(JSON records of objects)
** start **
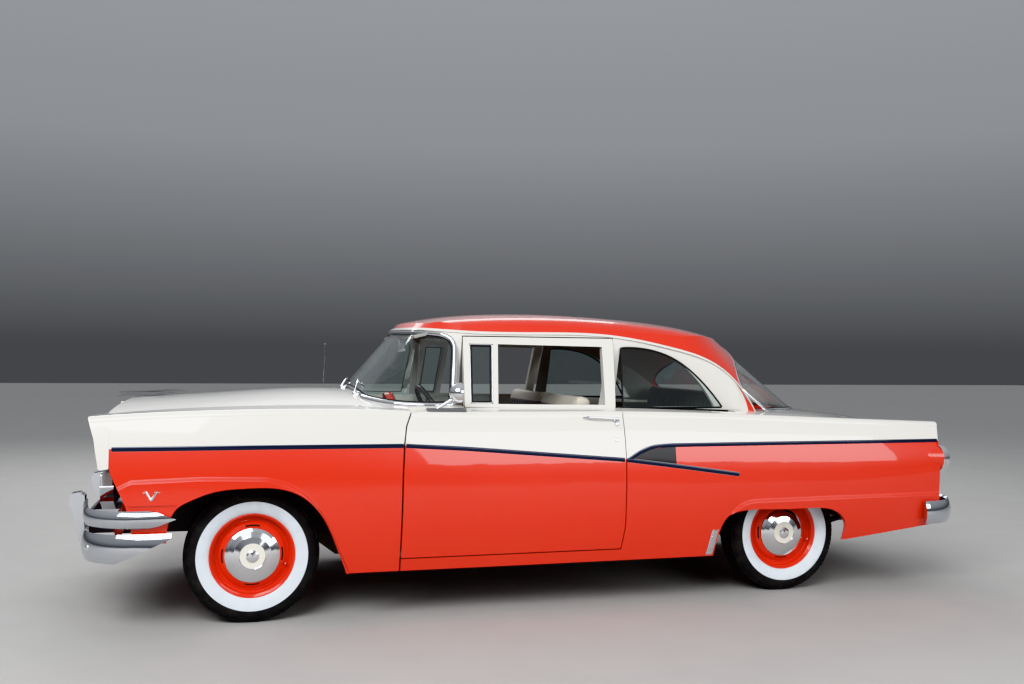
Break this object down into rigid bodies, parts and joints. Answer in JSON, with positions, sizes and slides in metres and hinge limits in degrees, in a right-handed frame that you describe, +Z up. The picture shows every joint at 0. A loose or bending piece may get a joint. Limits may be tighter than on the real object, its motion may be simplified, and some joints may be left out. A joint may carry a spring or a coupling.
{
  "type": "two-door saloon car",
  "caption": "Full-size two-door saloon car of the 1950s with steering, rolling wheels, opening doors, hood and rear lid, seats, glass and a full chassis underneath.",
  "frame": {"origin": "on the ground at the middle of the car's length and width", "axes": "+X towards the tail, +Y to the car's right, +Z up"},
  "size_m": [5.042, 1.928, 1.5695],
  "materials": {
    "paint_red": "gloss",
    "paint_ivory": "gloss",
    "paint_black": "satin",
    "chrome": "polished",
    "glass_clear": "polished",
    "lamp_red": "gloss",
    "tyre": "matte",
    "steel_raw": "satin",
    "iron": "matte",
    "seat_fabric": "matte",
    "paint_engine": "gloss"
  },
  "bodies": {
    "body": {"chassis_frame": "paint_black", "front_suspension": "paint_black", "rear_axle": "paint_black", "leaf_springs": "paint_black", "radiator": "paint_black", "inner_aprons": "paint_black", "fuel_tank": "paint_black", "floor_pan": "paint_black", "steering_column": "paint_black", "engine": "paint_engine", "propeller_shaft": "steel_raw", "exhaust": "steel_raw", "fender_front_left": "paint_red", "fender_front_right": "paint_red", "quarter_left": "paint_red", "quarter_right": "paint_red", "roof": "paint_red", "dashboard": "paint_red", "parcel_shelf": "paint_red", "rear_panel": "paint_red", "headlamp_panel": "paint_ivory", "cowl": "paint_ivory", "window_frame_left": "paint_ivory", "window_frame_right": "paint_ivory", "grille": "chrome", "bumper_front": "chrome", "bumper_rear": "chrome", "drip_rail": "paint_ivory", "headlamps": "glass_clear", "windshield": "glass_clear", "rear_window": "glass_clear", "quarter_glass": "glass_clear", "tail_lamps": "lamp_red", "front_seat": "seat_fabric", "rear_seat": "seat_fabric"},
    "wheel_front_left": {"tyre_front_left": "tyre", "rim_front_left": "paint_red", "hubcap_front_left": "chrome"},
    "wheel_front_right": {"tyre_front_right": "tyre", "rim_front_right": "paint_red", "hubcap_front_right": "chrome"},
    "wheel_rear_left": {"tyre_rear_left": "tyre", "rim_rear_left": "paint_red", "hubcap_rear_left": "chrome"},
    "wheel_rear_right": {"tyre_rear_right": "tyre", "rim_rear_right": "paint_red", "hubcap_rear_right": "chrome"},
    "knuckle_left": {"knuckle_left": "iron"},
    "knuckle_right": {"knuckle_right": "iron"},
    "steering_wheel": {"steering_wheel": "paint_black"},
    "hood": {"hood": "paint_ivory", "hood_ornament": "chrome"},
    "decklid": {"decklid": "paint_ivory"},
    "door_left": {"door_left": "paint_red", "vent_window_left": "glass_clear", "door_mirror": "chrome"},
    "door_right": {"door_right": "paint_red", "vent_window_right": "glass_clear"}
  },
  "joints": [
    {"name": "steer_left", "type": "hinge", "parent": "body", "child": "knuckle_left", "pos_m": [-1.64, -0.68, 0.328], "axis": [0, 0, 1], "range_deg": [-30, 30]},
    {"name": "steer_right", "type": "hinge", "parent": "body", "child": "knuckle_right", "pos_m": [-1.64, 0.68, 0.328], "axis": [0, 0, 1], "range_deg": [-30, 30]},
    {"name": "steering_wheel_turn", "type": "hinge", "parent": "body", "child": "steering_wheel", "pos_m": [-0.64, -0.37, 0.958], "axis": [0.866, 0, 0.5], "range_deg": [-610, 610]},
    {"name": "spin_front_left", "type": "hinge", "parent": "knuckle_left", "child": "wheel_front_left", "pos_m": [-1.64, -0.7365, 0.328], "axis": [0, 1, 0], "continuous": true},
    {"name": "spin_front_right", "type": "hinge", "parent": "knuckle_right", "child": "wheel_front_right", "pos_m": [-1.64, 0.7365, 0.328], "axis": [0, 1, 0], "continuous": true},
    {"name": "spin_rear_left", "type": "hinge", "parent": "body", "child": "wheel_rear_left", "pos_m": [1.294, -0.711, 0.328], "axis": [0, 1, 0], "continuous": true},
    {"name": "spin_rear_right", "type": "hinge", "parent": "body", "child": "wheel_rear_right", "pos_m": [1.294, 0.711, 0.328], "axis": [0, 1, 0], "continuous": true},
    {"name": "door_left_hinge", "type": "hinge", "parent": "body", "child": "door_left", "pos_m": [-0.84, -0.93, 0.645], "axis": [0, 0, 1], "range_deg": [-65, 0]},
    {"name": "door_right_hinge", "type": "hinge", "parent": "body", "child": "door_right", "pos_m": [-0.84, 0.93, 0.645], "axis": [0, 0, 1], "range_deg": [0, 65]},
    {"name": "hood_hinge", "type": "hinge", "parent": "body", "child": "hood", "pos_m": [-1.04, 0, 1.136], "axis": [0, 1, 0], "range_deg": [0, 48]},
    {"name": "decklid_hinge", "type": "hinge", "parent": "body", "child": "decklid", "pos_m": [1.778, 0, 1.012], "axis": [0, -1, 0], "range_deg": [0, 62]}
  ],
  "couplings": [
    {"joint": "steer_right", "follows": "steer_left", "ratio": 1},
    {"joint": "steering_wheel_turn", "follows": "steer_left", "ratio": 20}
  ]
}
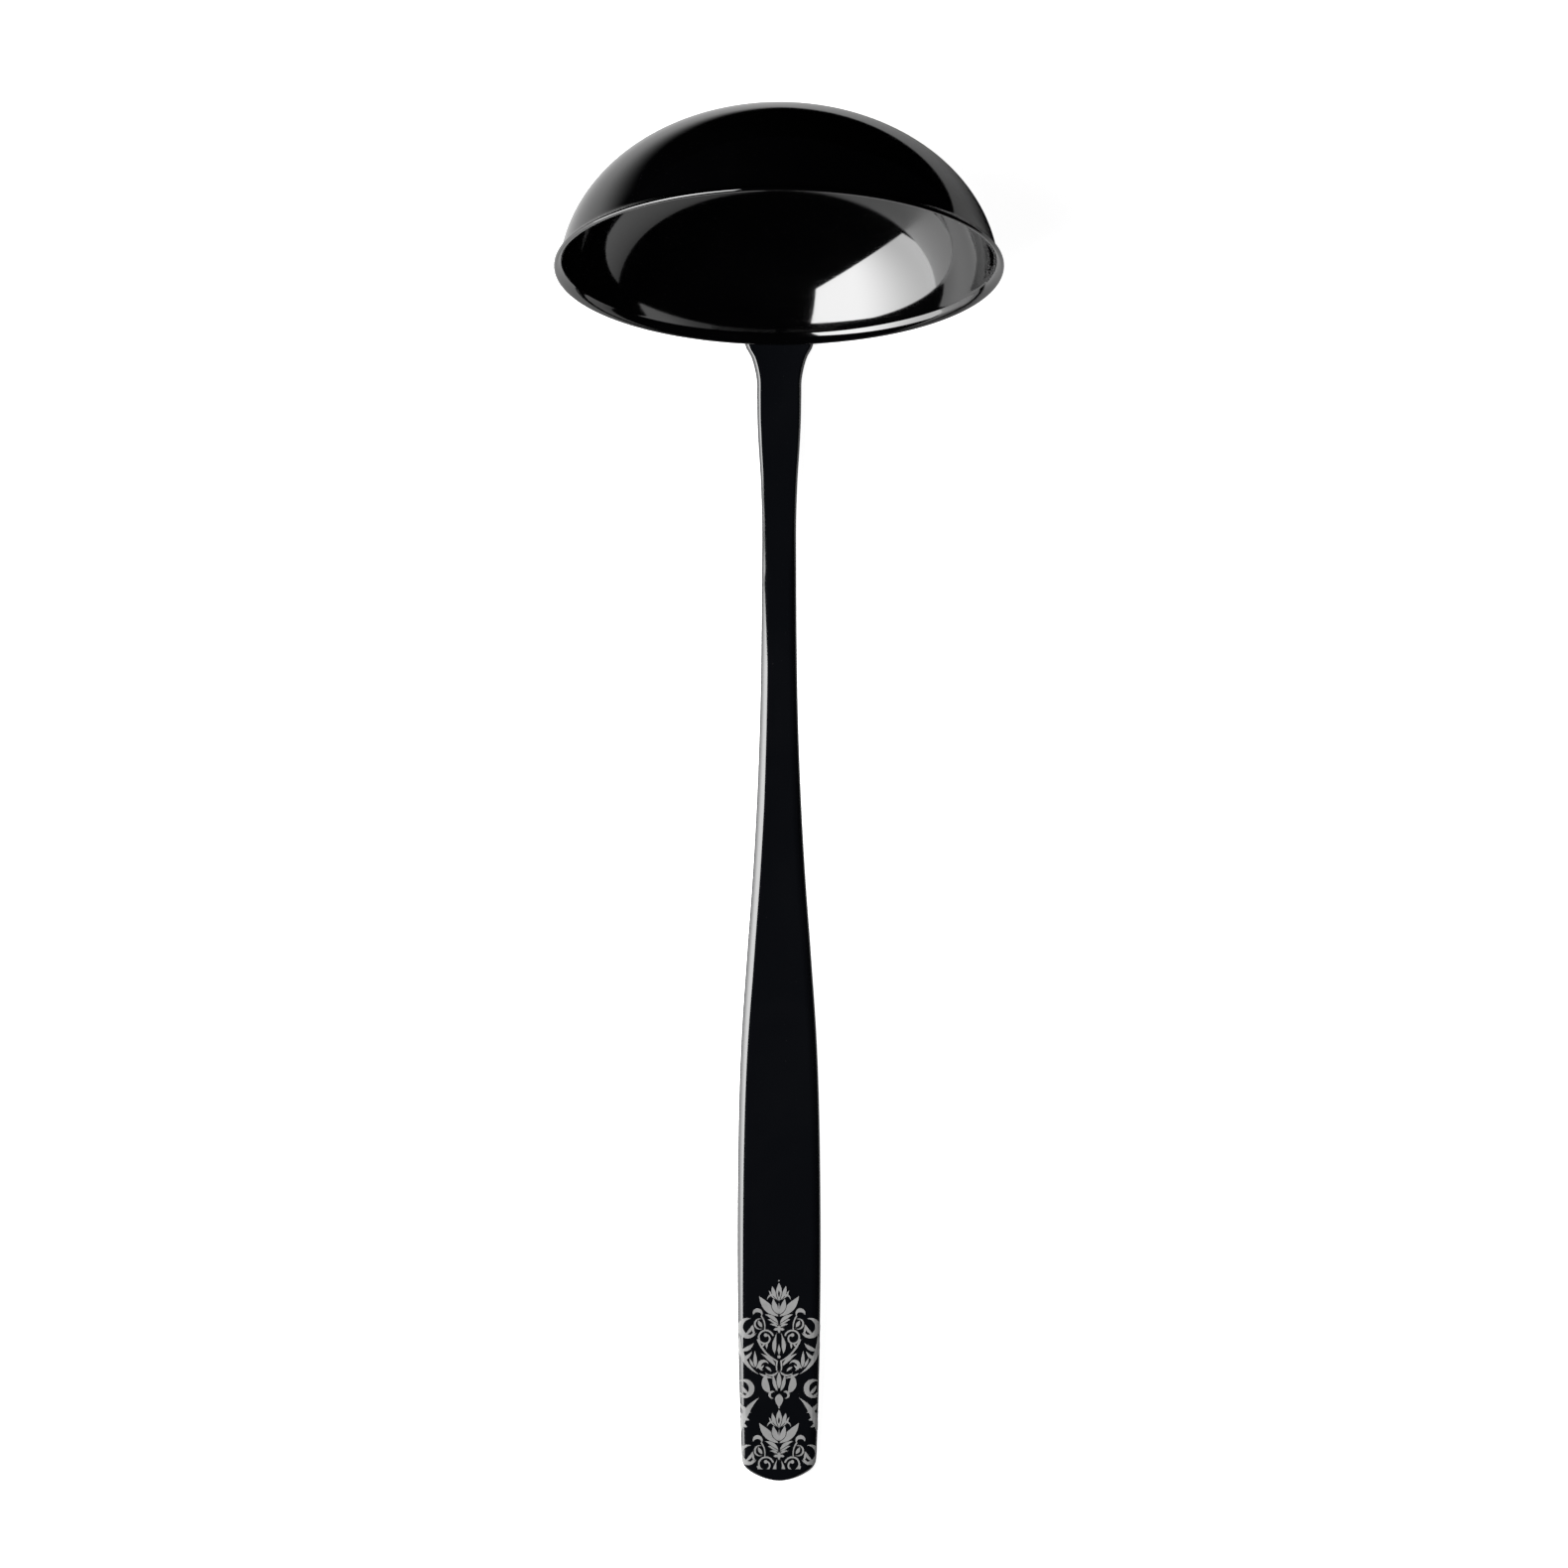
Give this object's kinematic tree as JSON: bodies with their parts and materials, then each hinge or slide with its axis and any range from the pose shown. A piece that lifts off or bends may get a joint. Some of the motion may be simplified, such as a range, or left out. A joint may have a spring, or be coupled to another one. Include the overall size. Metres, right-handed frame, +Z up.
** end **
## [REQUIRED WORK]
Return every line exactly.

## [SOLUTION TO THIS TASK]
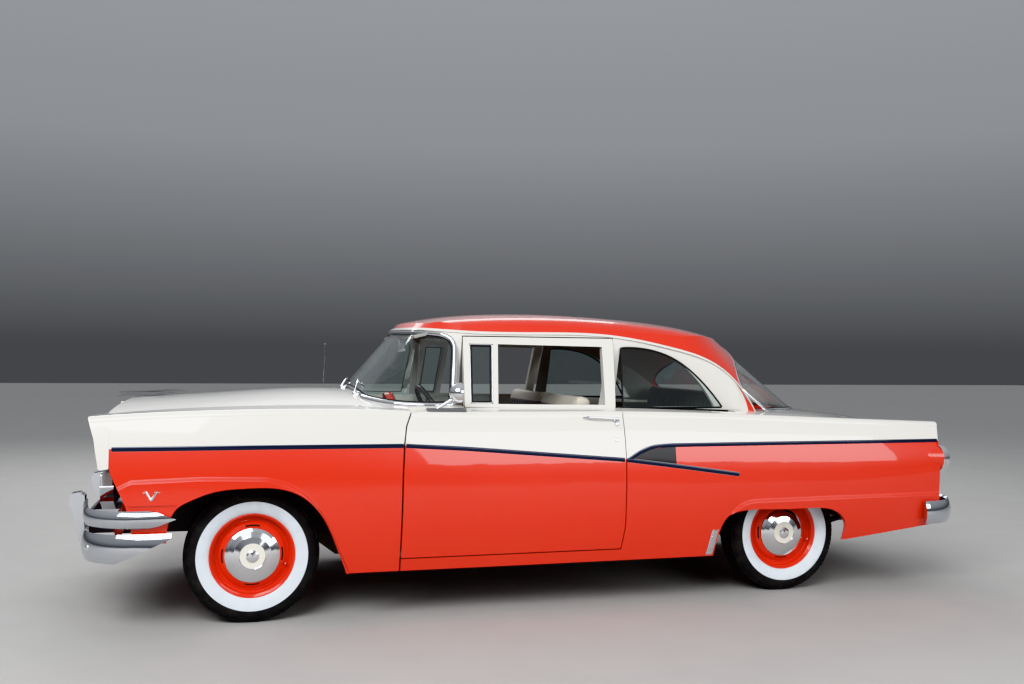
Break this object down into rigid bodies, parts and joints. Answer in JSON, with positions, sizes and slides in metres and hinge limits in degrees, in a right-handed frame that you describe, +Z up. The picture shows every joint at 0. A loose or bending piece may get a joint. Limits may be tighter than on the real object, its motion may be simplified, and some joints may be left out. A joint may carry a spring or a coupling.
{
  "type": "two-door saloon car",
  "caption": "Full-size two-door saloon car of the 1950s with steering, rolling wheels, opening doors, hood and rear lid, seats, glass and a full chassis underneath.",
  "frame": {"origin": "on the ground at the middle of the car's length and width", "axes": "+X towards the tail, +Y to the car's right, +Z up"},
  "size_m": [5.042, 1.928, 1.5695],
  "materials": {
    "paint_red": "gloss",
    "paint_ivory": "gloss",
    "paint_black": "satin",
    "chrome": "polished",
    "glass_clear": "polished",
    "lamp_red": "gloss",
    "tyre": "matte",
    "steel_raw": "satin",
    "iron": "matte",
    "seat_fabric": "matte",
    "paint_engine": "gloss"
  },
  "bodies": {
    "body": {"chassis_frame": "paint_black", "front_suspension": "paint_black", "rear_axle": "paint_black", "leaf_springs": "paint_black", "radiator": "paint_black", "inner_aprons": "paint_black", "fuel_tank": "paint_black", "floor_pan": "paint_black", "steering_column": "paint_black", "engine": "paint_engine", "propeller_shaft": "steel_raw", "exhaust": "steel_raw", "fender_front_left": "paint_red", "fender_front_right": "paint_red", "quarter_left": "paint_red", "quarter_right": "paint_red", "roof": "paint_red", "dashboard": "paint_red", "parcel_shelf": "paint_red", "rear_panel": "paint_red", "headlamp_panel": "paint_ivory", "cowl": "paint_ivory", "window_frame_left": "paint_ivory", "window_frame_right": "paint_ivory", "grille": "chrome", "bumper_front": "chrome", "bumper_rear": "chrome", "drip_rail": "paint_ivory", "headlamps": "glass_clear", "windshield": "glass_clear", "rear_window": "glass_clear", "quarter_glass": "glass_clear", "tail_lamps": "lamp_red", "front_seat": "seat_fabric", "rear_seat": "seat_fabric"},
    "wheel_front_left": {"tyre_front_left": "tyre", "rim_front_left": "paint_red", "hubcap_front_left": "chrome"},
    "wheel_front_right": {"tyre_front_right": "tyre", "rim_front_right": "paint_red", "hubcap_front_right": "chrome"},
    "wheel_rear_left": {"tyre_rear_left": "tyre", "rim_rear_left": "paint_red", "hubcap_rear_left": "chrome"},
    "wheel_rear_right": {"tyre_rear_right": "tyre", "rim_rear_right": "paint_red", "hubcap_rear_right": "chrome"},
    "knuckle_left": {"knuckle_left": "iron"},
    "knuckle_right": {"knuckle_right": "iron"},
    "steering_wheel": {"steering_wheel": "paint_black"},
    "hood": {"hood": "paint_ivory", "hood_ornament": "chrome"},
    "decklid": {"decklid": "paint_ivory"},
    "door_left": {"door_left": "paint_red", "vent_window_left": "glass_clear", "door_mirror": "chrome"},
    "door_right": {"door_right": "paint_red", "vent_window_right": "glass_clear"}
  },
  "joints": [
    {"name": "steer_left", "type": "hinge", "parent": "body", "child": "knuckle_left", "pos_m": [-1.64, -0.68, 0.328], "axis": [0, 0, 1], "range_deg": [-30, 30]},
    {"name": "steer_right", "type": "hinge", "parent": "body", "child": "knuckle_right", "pos_m": [-1.64, 0.68, 0.328], "axis": [0, 0, 1], "range_deg": [-30, 30]},
    {"name": "steering_wheel_turn", "type": "hinge", "parent": "body", "child": "steering_wheel", "pos_m": [-0.64, -0.37, 0.958], "axis": [0.866, 0, 0.5], "range_deg": [-610, 610]},
    {"name": "spin_front_left", "type": "hinge", "parent": "knuckle_left", "child": "wheel_front_left", "pos_m": [-1.64, -0.7365, 0.328], "axis": [0, 1, 0], "continuous": true},
    {"name": "spin_front_right", "type": "hinge", "parent": "knuckle_right", "child": "wheel_front_right", "pos_m": [-1.64, 0.7365, 0.328], "axis": [0, 1, 0], "continuous": true},
    {"name": "spin_rear_left", "type": "hinge", "parent": "body", "child": "wheel_rear_left", "pos_m": [1.294, -0.711, 0.328], "axis": [0, 1, 0], "continuous": true},
    {"name": "spin_rear_right", "type": "hinge", "parent": "body", "child": "wheel_rear_right", "pos_m": [1.294, 0.711, 0.328], "axis": [0, 1, 0], "continuous": true},
    {"name": "door_left_hinge", "type": "hinge", "parent": "body", "child": "door_left", "pos_m": [-0.84, -0.93, 0.645], "axis": [0, 0, 1], "range_deg": [-65, 0]},
    {"name": "door_right_hinge", "type": "hinge", "parent": "body", "child": "door_right", "pos_m": [-0.84, 0.93, 0.645], "axis": [0, 0, 1], "range_deg": [0, 65]},
    {"name": "hood_hinge", "type": "hinge", "parent": "body", "child": "hood", "pos_m": [-1.04, 0, 1.136], "axis": [0, 1, 0], "range_deg": [0, 48]},
    {"name": "decklid_hinge", "type": "hinge", "parent": "body", "child": "decklid", "pos_m": [1.778, 0, 1.012], "axis": [0, -1, 0], "range_deg": [0, 62]}
  ],
  "couplings": [
    {"joint": "steer_right", "follows": "steer_left", "ratio": 1},
    {"joint": "steering_wheel_turn", "follows": "steer_left", "ratio": 20}
  ]
}
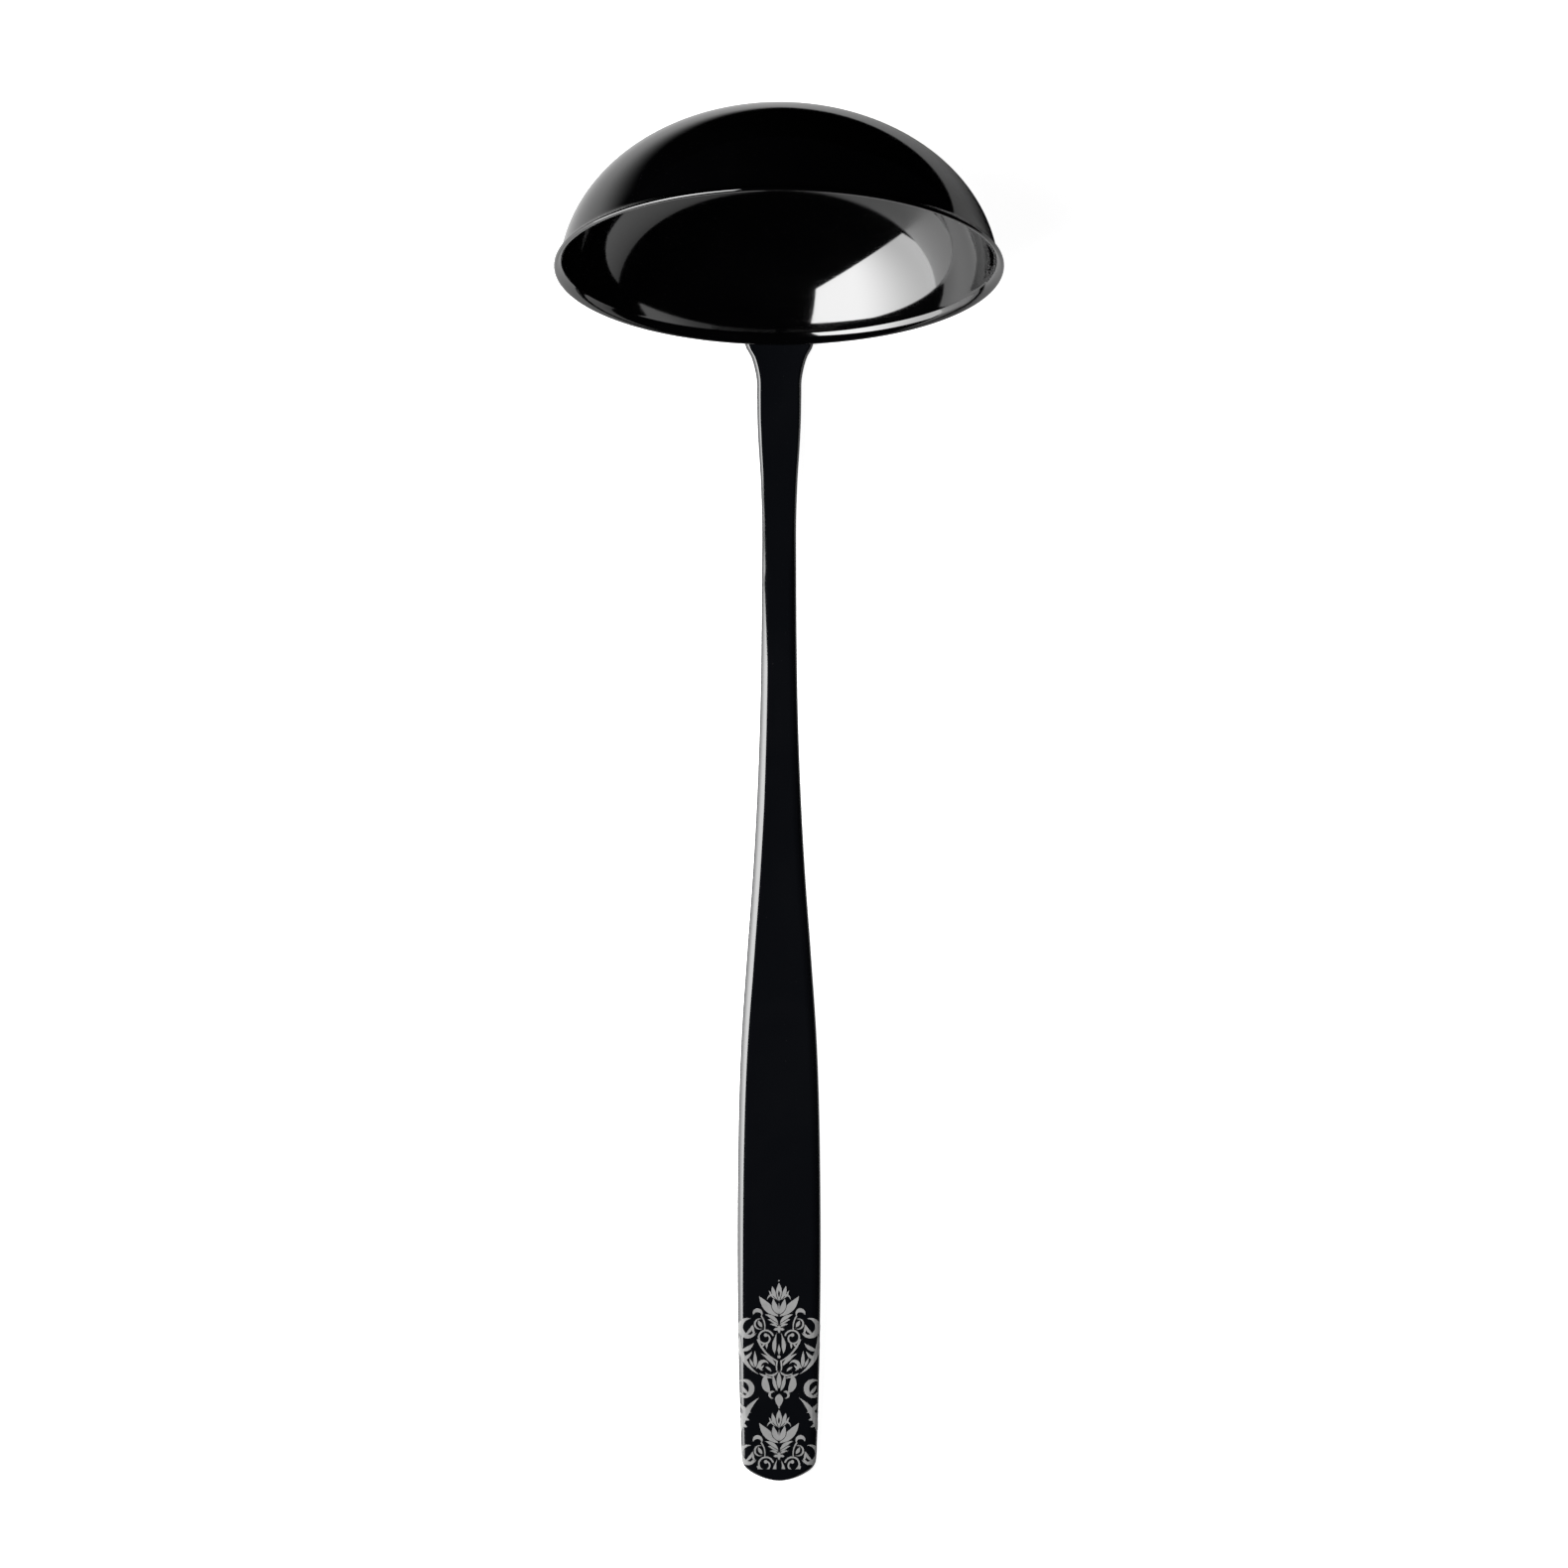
Give this object's kinematic tree as JSON: bodies with their parts and materials, then each hinge or slide with its axis and any range from the pose shown. A piece that lifts off or bends may get a joint. Some of the motion may be simplified, such as a range, or left out. A joint may have a spring, or be coupled to another one. Include the overall size. Metres, right-handed frame, +Z up.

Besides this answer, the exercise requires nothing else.